Je m’avance dans la rue pour jeter un coup d’œil à ce nouveau café si élégant qui m’attirait l’attention à chaque fois que je passais ; il s’avère être à une connaissance qui avait perdu son frère l’an dernier de façon inattendue. Je suis touchée qu’elle ait entrepris aussi vite et créé un si beau lieu d’accueil. J’y croise une artiste que je connais, l’unique cliente avec une amie à elle. Je lui fais part de mon goût pour ses gravures : la feuille d’or, les maisons anciennes, bordées de champs et d’oiseaux qui font son univers, me transportent vers la beauté et la douceur; je n’aspire qu’à ceci en ces temps de hargne et de crainte. Plus ils lèvent le ton et le doigt, plus j’ai besoin de me réfugier dans le beau. Je suis prise de ce fait de l’envie d’aller faire une pause, vernis sur mes orteils, mais je ne sais pas si l’institut de beauté est ouvert.

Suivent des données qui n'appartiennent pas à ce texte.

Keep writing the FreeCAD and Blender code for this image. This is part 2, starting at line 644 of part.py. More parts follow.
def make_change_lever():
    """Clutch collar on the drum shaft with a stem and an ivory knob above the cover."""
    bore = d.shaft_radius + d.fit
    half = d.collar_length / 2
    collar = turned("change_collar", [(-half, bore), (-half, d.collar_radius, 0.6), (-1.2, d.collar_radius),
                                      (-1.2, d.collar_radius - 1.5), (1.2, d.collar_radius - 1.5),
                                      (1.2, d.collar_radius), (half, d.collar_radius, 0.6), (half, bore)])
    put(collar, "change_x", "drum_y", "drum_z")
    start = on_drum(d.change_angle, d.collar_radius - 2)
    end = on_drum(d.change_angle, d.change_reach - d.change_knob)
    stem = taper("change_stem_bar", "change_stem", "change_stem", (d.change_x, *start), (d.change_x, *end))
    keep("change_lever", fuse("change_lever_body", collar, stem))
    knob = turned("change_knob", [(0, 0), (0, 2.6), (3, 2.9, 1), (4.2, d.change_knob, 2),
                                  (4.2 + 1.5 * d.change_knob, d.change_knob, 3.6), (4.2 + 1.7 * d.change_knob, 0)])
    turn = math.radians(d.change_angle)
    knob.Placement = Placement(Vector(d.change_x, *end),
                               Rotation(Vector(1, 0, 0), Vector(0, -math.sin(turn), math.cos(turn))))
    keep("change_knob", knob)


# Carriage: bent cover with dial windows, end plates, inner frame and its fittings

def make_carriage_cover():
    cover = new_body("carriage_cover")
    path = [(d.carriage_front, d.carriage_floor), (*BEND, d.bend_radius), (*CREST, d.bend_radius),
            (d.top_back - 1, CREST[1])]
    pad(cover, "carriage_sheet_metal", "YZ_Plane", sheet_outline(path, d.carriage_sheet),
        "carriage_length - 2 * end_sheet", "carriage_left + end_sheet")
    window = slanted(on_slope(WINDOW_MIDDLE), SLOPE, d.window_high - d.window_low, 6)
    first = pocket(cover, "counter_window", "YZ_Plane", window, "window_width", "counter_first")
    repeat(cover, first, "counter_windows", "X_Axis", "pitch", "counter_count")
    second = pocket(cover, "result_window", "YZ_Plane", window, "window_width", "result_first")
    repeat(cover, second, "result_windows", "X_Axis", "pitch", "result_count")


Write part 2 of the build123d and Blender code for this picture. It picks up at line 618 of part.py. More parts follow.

Et si j’admire encore ce jour, la constance de ces belles personnes qui continuent à créer, je n’ai de mon côté, pas pu m’attabler pour écrire ou travailler ; rien pu faire à part marcher. L’ambiance et les vibrations dans l’air m’auront pris en otage. Deux jours plus tard, même dans la vallée sainte, la Qadisha, patrimoine de l’Humanité où j’ai voulu me réfugier pour trouver le silence et pour un répit auprès du divin, je n’ai pas pu au fond de moi lever le pied. Les fantômes des mots et gestes, et de la guerre qui menacent devaient sans doute me poursuivre à mon insu. Et la musique arabe qui hurlait à tue-tête fendant le silence de la nuit m’a fait comprendre que le sacré n’inspirait plus le respect à quiconque. Le millénaire Monastère de Notre Dame de Qannoubine devait composer avec le vacarme émanant de la maison de l’autre côté de la vallée ; exactement comme nous sommes souillés par les vociférations de ceux qui nous entourent.